(Rows from a 3D modeling dataset)
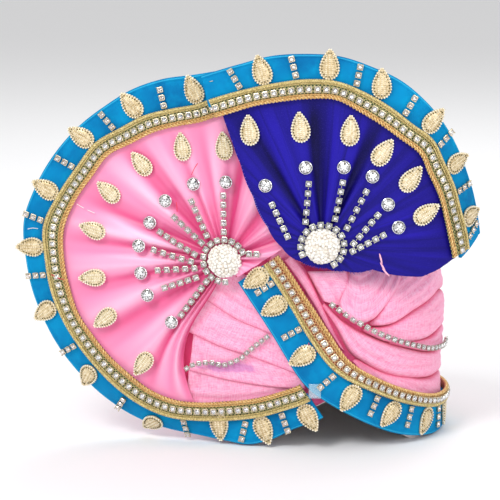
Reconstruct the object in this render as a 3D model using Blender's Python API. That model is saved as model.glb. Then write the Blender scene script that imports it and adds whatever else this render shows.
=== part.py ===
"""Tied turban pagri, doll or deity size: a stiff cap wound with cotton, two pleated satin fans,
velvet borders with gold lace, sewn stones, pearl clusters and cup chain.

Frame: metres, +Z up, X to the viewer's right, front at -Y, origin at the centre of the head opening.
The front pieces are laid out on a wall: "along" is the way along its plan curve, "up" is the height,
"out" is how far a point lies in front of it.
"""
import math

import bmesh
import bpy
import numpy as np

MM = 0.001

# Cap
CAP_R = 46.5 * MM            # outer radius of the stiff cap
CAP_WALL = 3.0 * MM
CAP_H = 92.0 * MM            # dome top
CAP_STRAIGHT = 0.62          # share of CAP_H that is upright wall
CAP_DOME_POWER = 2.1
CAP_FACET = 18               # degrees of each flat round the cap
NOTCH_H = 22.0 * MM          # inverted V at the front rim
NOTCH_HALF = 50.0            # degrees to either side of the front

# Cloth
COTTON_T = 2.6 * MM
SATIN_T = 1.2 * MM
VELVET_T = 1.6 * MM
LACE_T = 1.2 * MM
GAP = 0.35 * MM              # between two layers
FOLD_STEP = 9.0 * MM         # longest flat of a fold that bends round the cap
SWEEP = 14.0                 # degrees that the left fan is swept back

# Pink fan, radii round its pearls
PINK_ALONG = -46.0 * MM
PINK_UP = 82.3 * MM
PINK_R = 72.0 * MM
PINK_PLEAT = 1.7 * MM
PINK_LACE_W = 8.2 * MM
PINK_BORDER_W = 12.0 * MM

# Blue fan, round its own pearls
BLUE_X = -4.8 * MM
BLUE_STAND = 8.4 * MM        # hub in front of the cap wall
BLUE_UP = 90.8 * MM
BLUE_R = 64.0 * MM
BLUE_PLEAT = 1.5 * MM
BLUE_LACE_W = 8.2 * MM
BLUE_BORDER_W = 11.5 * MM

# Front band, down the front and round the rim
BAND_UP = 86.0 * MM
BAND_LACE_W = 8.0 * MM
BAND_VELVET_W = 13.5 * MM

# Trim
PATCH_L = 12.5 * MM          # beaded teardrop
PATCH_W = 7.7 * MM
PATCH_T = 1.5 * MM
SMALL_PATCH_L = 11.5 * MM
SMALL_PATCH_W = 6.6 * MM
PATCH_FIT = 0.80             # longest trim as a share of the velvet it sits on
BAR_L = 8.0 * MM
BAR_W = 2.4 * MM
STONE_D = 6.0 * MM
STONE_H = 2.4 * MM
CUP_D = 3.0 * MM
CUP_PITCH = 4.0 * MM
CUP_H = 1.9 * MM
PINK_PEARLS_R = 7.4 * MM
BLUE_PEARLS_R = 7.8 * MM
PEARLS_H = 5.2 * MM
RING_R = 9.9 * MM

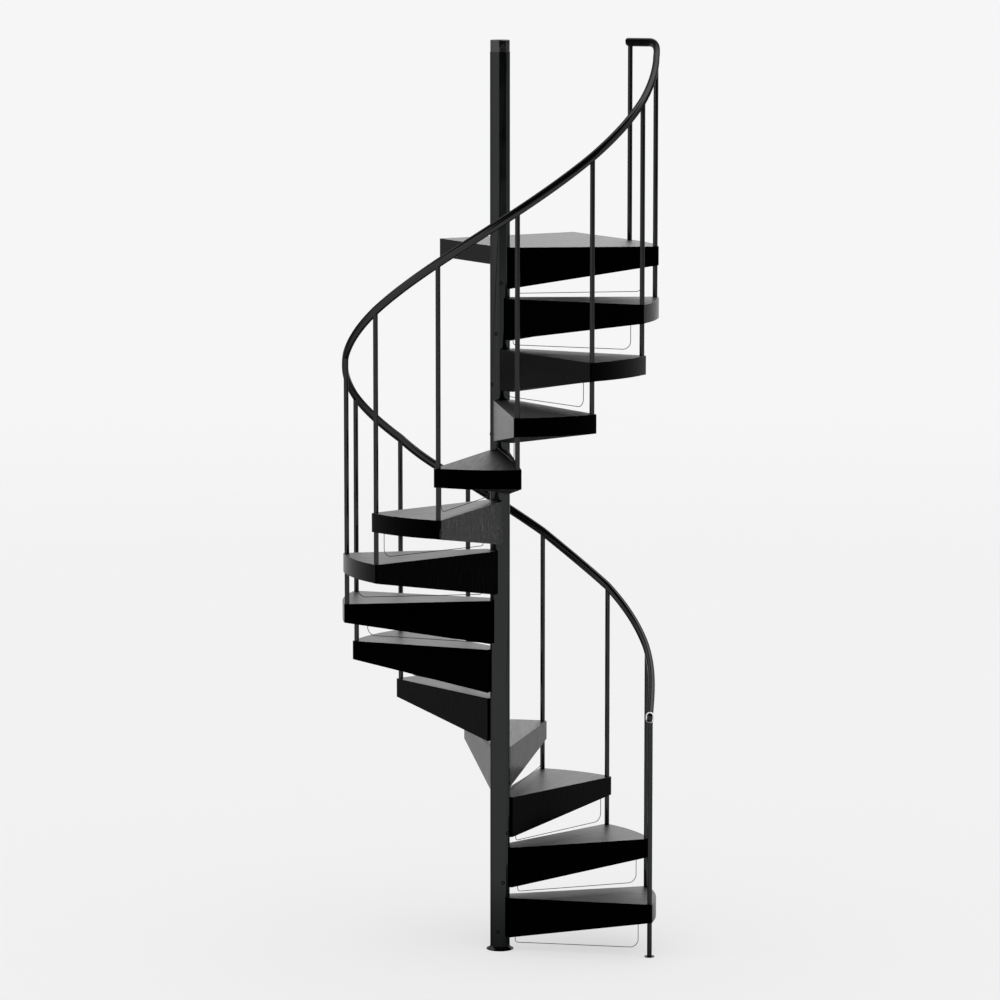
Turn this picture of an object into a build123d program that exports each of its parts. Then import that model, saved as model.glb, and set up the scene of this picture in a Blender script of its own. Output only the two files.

* **Requirements**
Return exactly the lines from the beginning of the data above through the one containing "velvet borders with", please. Include both end lines and add nothing else.

* **Finished answer**
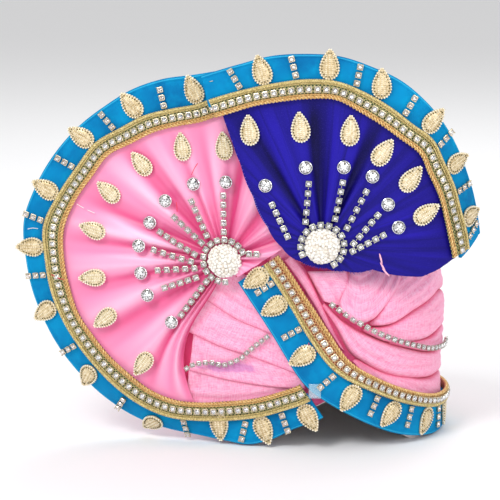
Reconstruct the object in this render as a 3D model using Blender's Python API. That model is saved as model.glb. Then write the Blender scene script that imports it and adds whatever else this render shows.
=== part.py ===
"""Tied turban pagri, doll or deity size: a stiff cap wound with cotton, two pleated satin fans,
velvet borders with gold lace, sewn stones, pearl clusters and cup chain.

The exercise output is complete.